= DIRECTIONS FOR THIS TASK =
Would you pull out every line of the material that contains the string "where"?

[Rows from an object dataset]
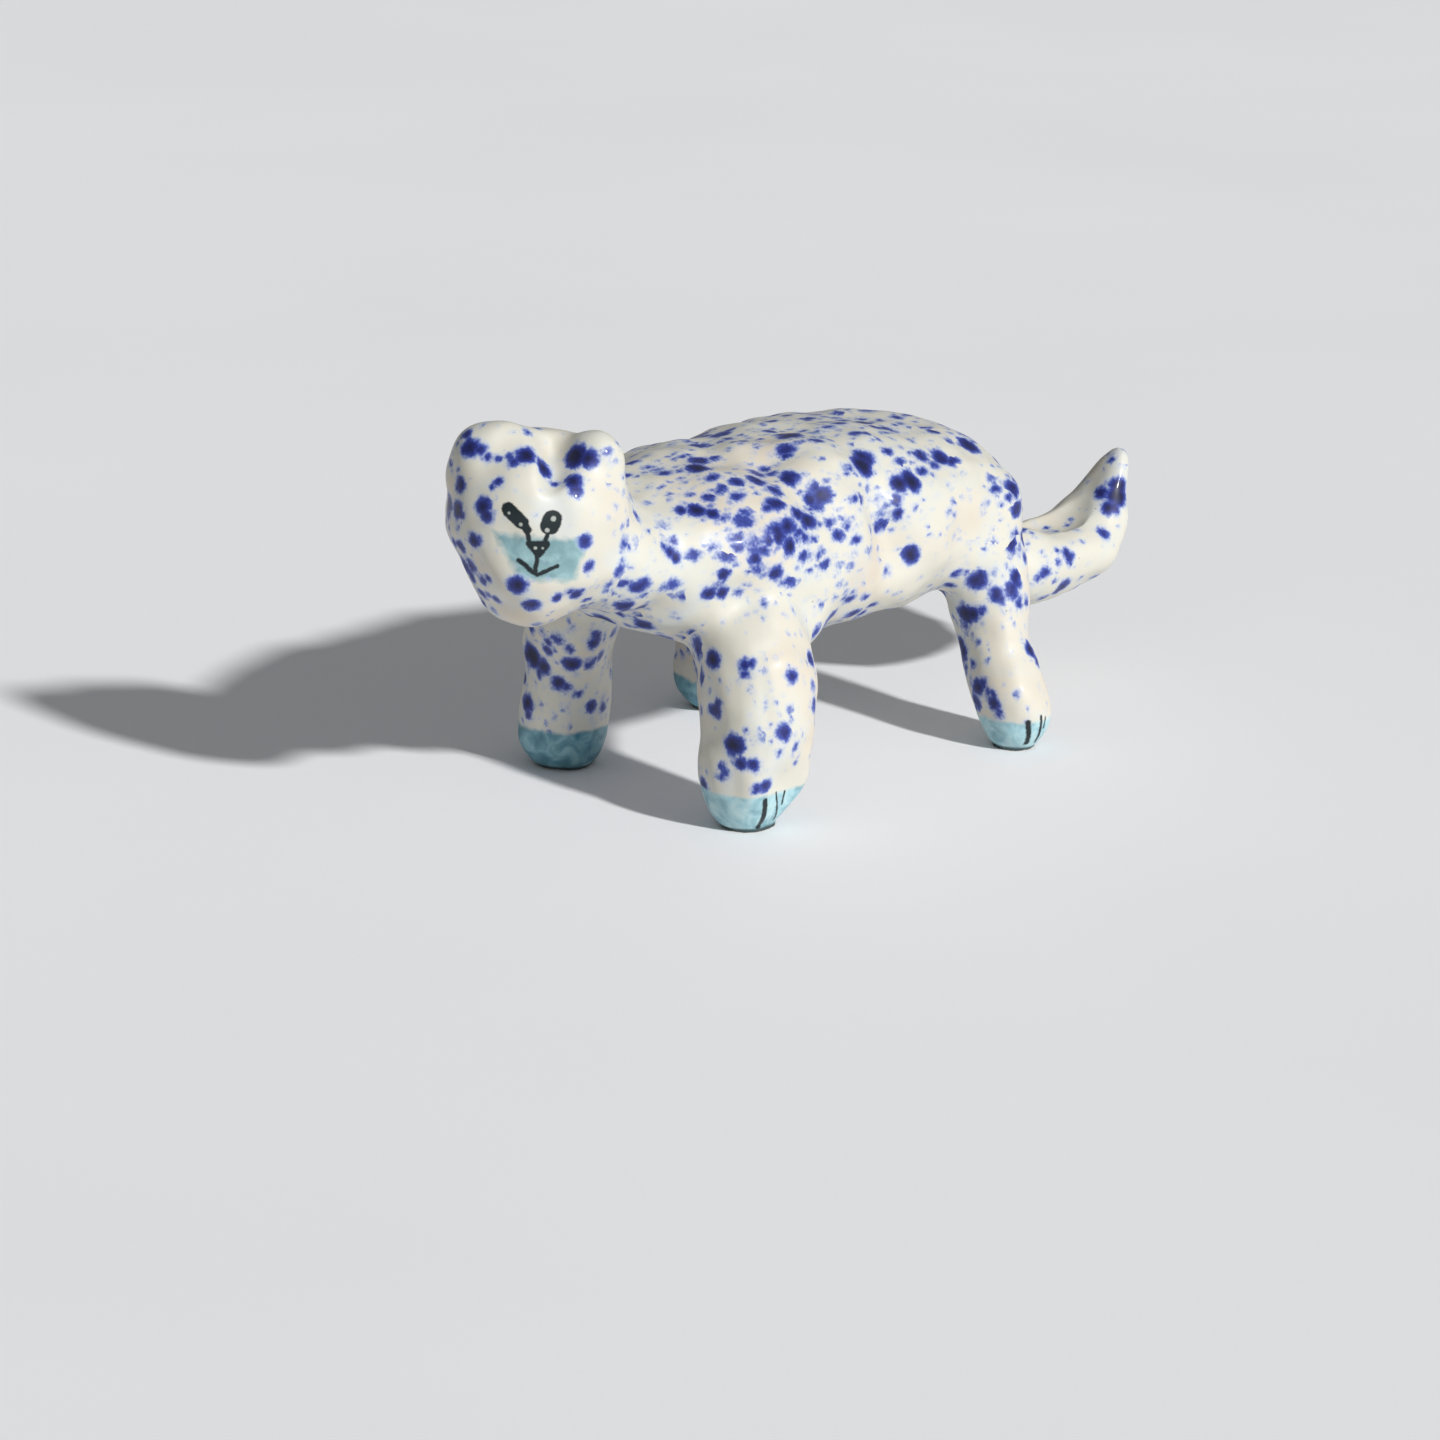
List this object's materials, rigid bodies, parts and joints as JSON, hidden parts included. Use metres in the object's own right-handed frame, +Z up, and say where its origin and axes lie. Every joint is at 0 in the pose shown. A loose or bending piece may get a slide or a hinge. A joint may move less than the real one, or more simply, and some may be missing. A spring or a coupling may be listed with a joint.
{
  "type": "ceramic cat figurine",
  "caption": "Hand-built standing cat figurine with a rounded body, turned head with low rounded ears, stubby splayed legs and a curled gutter-shaped tail, for display on a shelf.",
  "frame": {"origin": "on the surface the paws stand on, under the centre of the whole cat's bounding box", "axes": "+Z up; the cat faces -X, so its tail points to +X and its left side faces -Y"},
  "size_m": [0.1596, 0.0654, 0.0698],
  "materials": {
    "glazed_stoneware": "satin-gloss cream glaze with cobalt speckles, turquoise paws and muzzle, and a painted black face"
  },
  "bodies": {
    "root": {"torso": "glazed_stoneware", "head": "glazed_stoneware", "right_ear": "glazed_stoneware", "left_ear": "glazed_stoneware", "front_right_leg": "glazed_stoneware", "front_left_leg": "glazed_stoneware", "rear_right_leg": "glazed_stoneware", "rear_left_leg": "glazed_stoneware", "tail": "glazed_stoneware"}
  },
  "joints": []
}
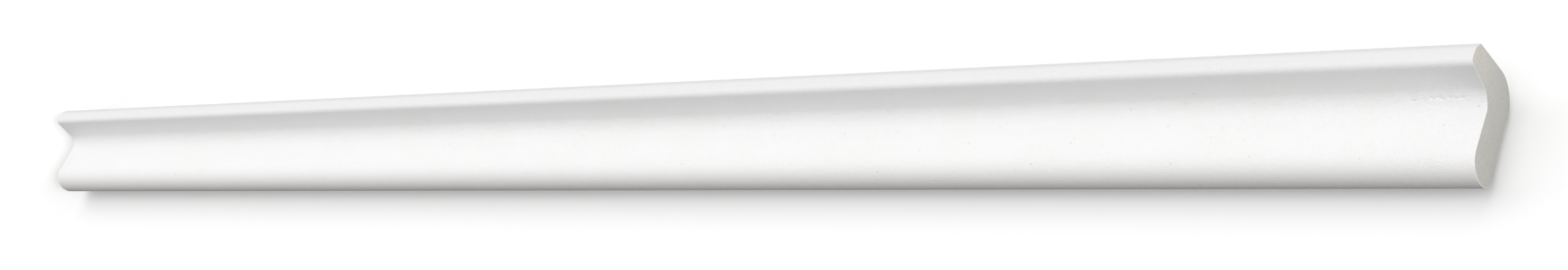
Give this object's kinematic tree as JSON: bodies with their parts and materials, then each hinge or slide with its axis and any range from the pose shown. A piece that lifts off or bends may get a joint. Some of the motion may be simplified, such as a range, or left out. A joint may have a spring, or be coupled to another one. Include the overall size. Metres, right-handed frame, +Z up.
{
  "type": "foam coving",
  "caption": "White polystyrene foam coving length for the corner of a wall and a ceiling, with a stepped nose, a tight cove and a rounded foot, cut square at both ends.",
  "frame": {"origin": "middle of the flat face that is fixed to the wall, at mid length", "axes": "+X along the length, +Y into the wall, +Z up to the ceiling"},
  "size_m": [2, 0.0738, 0.0945],
  "materials": {
    "foam": "matt white expanded polystyrene with a fine closed-cell surface, duller and slightly grey-beige where the ends are cut"
  },
  "bodies": {
    "root": {"foam_coving": "foam"}
  },
  "joints": []
}
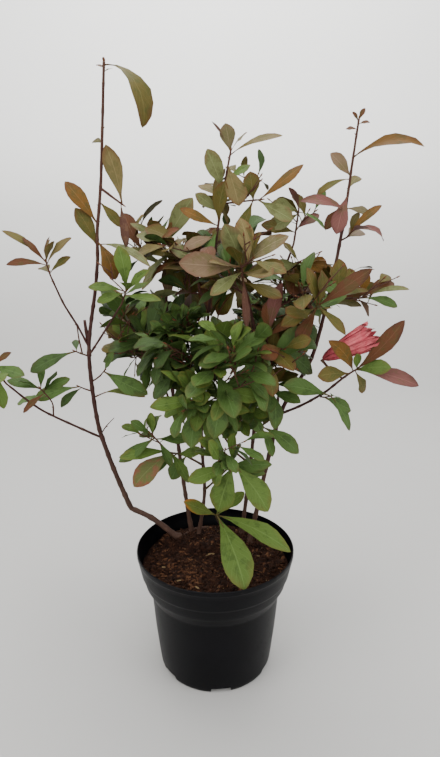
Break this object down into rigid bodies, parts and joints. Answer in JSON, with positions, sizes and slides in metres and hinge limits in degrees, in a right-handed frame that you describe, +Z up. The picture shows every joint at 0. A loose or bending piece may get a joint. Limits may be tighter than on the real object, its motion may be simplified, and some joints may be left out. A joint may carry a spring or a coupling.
{
  "type": "potted azalea",
  "caption": "Open potted azalea: thin upright woody stems with whorls of green, bronze and beige leaves and one pink bloom, in a round black nursery pot",
  "frame": {"origin": "centre of the pot's flat underside", "axes": "+Z up; -Y is the front of the plant, where the picture was taken from; +X to the right seen from the front"},
  "size_m": [0.4888, 0.2877, 0.692],
  "materials": {
    "pot_plastic": "satin black",
    "soil": "damp crumbly peat and bark",
    "bark": "thin matt bark",
    "leaf_green": "soft satin leaf",
    "leaf_bronze": "soft satin leaf",
    "leaf_beige": "soft matt leaf"
  },
  "bodies": {
    "root": {"pot": "pot_plastic", "soil": "soil", "stem_left_foot": "bark", "stem_left_lower": "bark", "stem_left_upper": "bark", "stem_back_left": "bark", "stem_centre": "bark", "stem_front": "bark", "stem_right": "bark", "stem_low_front": "bark", "bough_left_low": "bark", "bough_left_middle": "bark", "bough_left_inner": "bark", "bough_right_centre": "bark", "bough_right_low": "bark", "bough_bloom": "bark", "bough_mid_front": "bark", "bough_back_left": "bark", "bough_back_centre": "bark", "bough_back_right": "bark", "spray_left_tip": "leaf_bronze", "spray_left_middle": "leaf_bronze", "spray_left_inner": "leaf_green", "spray_left_low": "leaf_green", "spray_left_far": "leaf_green", "spur_left_high": "leaf_green", "spur_left_low": "leaf_green", "spur_left_inner": "leaf_green", "spur_left_drop": "leaf_green", "spray_low_left": "leaf_green", "spray_low_centre": "leaf_green", "spray_low_right": "leaf_green", "spray_mid_centre": "leaf_green", "spray_mid_right": "leaf_green", "spur_centre_right": "leaf_green", "spray_back_left_top": "leaf_green", "spray_mid_left": "leaf_green", "spray_tuft": "leaf_green", "spray_mid_dark": "leaf_green", "spray_mid_front": "leaf_green", "spray_centre_top": "leaf_beige", "spray_front_top": "leaf_beige", "spray_right_centre": "leaf_green", "spray_right_inner_top": "leaf_bronze", "spray_right_low": "leaf_bronze", "spray_right_middle": "leaf_bronze", "spray_right_upper": "leaf_bronze", "spray_right_tip": "leaf_bronze", "spray_bloom": "leaf_beige", "spray_right_skirt": "leaf_green", "spray_right_inner": "leaf_green", "spray_mid_upper": "leaf_green", "spray_right_deep": "leaf_green", "spray_upper_deep": "leaf_beige", "spray_back_left": "leaf_green", "spray_back_centre": "leaf_green", "spray_back_right": "leaf_green"}
  },
  "joints": []
}
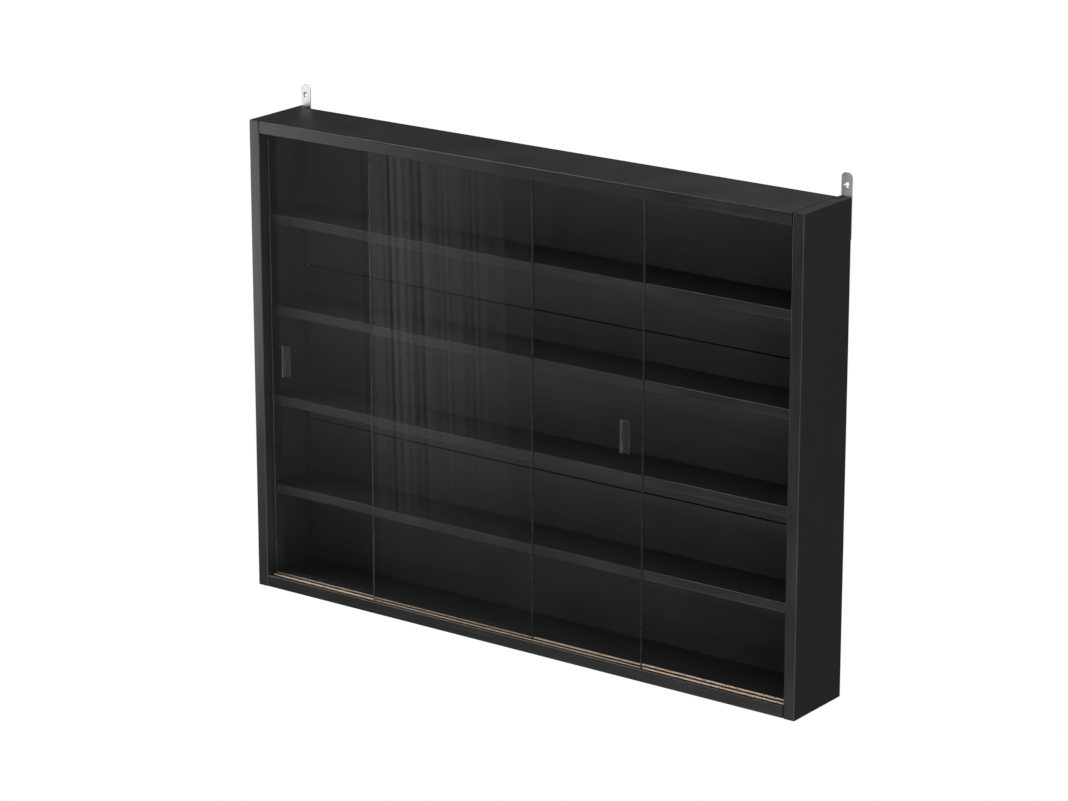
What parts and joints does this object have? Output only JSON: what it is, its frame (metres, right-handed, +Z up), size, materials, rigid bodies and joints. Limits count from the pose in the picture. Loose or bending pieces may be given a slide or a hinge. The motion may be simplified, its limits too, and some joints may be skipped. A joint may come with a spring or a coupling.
{
  "type": "wall mounted display cabinet",
  "caption": "Shallow black wall display cabinet with full-width shelves, a three-strip back and two sliding glass doors in sawn tracks, hung on steel hanger strips.",
  "frame": {"origin": "midway between the two hanging holes, on the wall's surface (the hangers' back faces); the cabinet's top is 13.5 mm below it and the cabinet's bottom 613.5 mm below it", "axes": "+X to the viewer's right along the cabinet's width, +Y into the wall, +Z up"},
  "size_m": [0.8, 0.1015, 0.628],
  "materials": {
    "black_board": "melamine-faced particle board, black, satin, with a fine lengthwise grain; raw tan board shows in the sawn tracks",
    "black_hardboard": "thin hardboard, black painted front, brown fibre back",
    "brown_tape": "smooth brown adhesive tape",
    "glass": "clear float glass with ground, pale green edges",
    "clear_plastic": "clear extruded plastic, glossy",
    "satin_steel": "satin nickel-plated steel, faint lengthwise brushing",
    "zinc": "bright zinc plate",
    "beech": "bare turned beech with fine flutes",
    "black_plastic": "moulded black plastic"
  },
  "bodies": {
    "cabinet": {"side_panel_left": "black_board", "side_panel_right": "black_board", "top_panel": "black_board", "bottom_panel": "black_board", "shelf_1": "black_board", "shelf_2": "black_board", "shelf_3": "black_board", "shelf_4": "black_board", "back_panel_lower": "black_hardboard", "back_panel_middle": "black_hardboard", "back_panel_upper": "black_hardboard", "back_tape_middle": "brown_tape", "back_tape_upper": "brown_tape", "hanger_left": "satin_steel", "hanger_right": "satin_steel", "hanger_screw_left_upper": "zinc", "hanger_screw_left_lower": "zinc", "hanger_screw_right_upper": "zinc", "hanger_screw_right_lower": "zinc", "shelf_1_dowel_left_front": "beech", "shelf_1_dowel_left_back": "beech", "shelf_1_dowel_right_front": "beech", "shelf_1_dowel_right_back": "beech", "shelf_2_dowel_left_front": "beech", "shelf_2_dowel_left_back": "beech", "shelf_2_dowel_right_front": "beech", "shelf_2_dowel_right_back": "beech", "shelf_3_dowel_left_front": "beech", "shelf_3_dowel_left_back": "beech", "shelf_3_dowel_right_front": "beech", "shelf_3_dowel_right_back": "beech", "shelf_4_dowel_left_front": "beech", "shelf_4_dowel_left_back": "beech", "shelf_4_dowel_right_front": "beech", "shelf_4_dowel_right_back": "beech", "corner_dowel_top_left": "beech", "corner_dowel_top_right": "beech", "corner_dowel_bottom_left": "beech", "corner_dowel_bottom_right": "beech", "cam_bolt_top_left": "zinc", "cam_bolt_top_right": "zinc", "cam_bolt_bottom_left": "zinc", "cam_bolt_bottom_right": "zinc", "cam_lock_top_left": "zinc", "cam_lock_top_right": "zinc", "cam_lock_bottom_left": "zinc", "cam_lock_bottom_right": "zinc", "cam_cap_top_left": "black_plastic", "cam_cap_top_right": "black_plastic", "cam_cap_bottom_left": "black_plastic", "cam_cap_bottom_right": "black_plastic", "back_nail_top_left": "zinc", "back_nail_top_right": "zinc", "back_nail_bottom_left": "zinc", "back_nail_bottom_right": "zinc"},
    "front_door": {"glass_door_front": "glass", "finger_pull_front": "clear_plastic"},
    "rear_door": {"glass_door_rear": "glass", "finger_pull_rear": "clear_plastic"}
  },
  "joints": [
    {"name": "front_door_slide", "type": "slide", "parent": "cabinet", "child": "front_door", "axis": [1, 0, 0], "range_m": [-0.1645, 0.2025]},
    {"name": "rear_door_slide", "type": "slide", "parent": "cabinet", "child": "rear_door", "axis": [1, 0, 0], "range_m": [0, 0.367]}
  ]
}
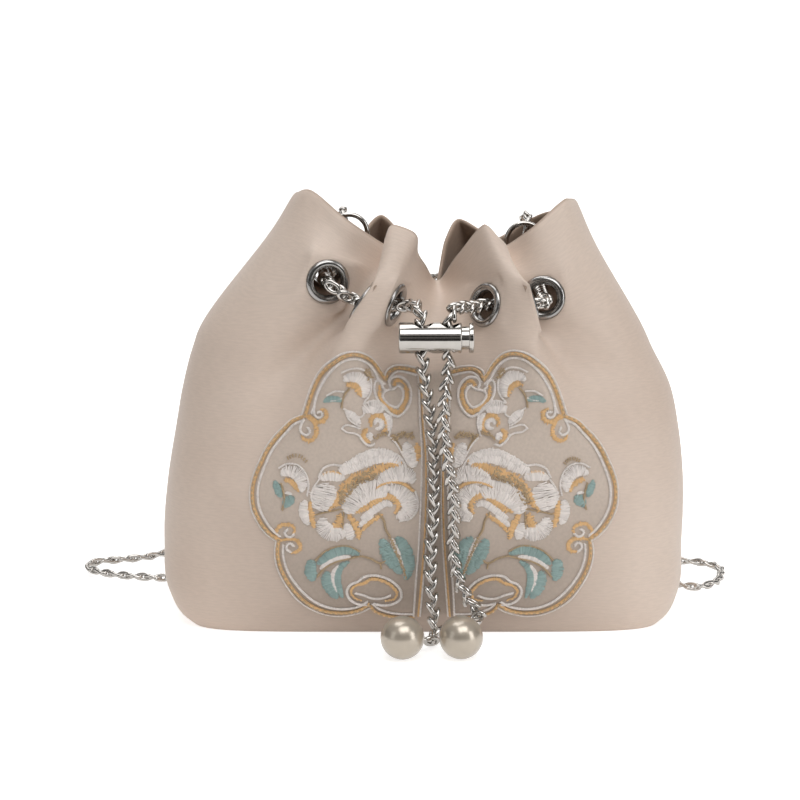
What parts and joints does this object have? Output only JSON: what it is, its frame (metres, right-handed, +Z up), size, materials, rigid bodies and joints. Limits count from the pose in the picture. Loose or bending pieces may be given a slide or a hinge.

= WRITTEN REPLY =
List this object's materials, rigid bodies, parts and joints as JSON, hidden parts included. Use metres in the object's own right-handed frame, +Z up, and say where its origin and axes lie. Every joint is at 0 in the pose shown. A loose or bending piece may get a slide or a hinge. A joint may move less than the real one, or more simply, and some may be missing. A spring or a coupling may be listed with a joint.
    "foam": "matt white expanded polystyrene with a fine closed-cell surface, duller and slightly grey-beige where the ends are cut"
  "frame": {"origin": "centre of the pot's flat underside", "axes": "+Z up; -Y is the front of the plant, where the picture was taken from; +X to the right seen from the front"},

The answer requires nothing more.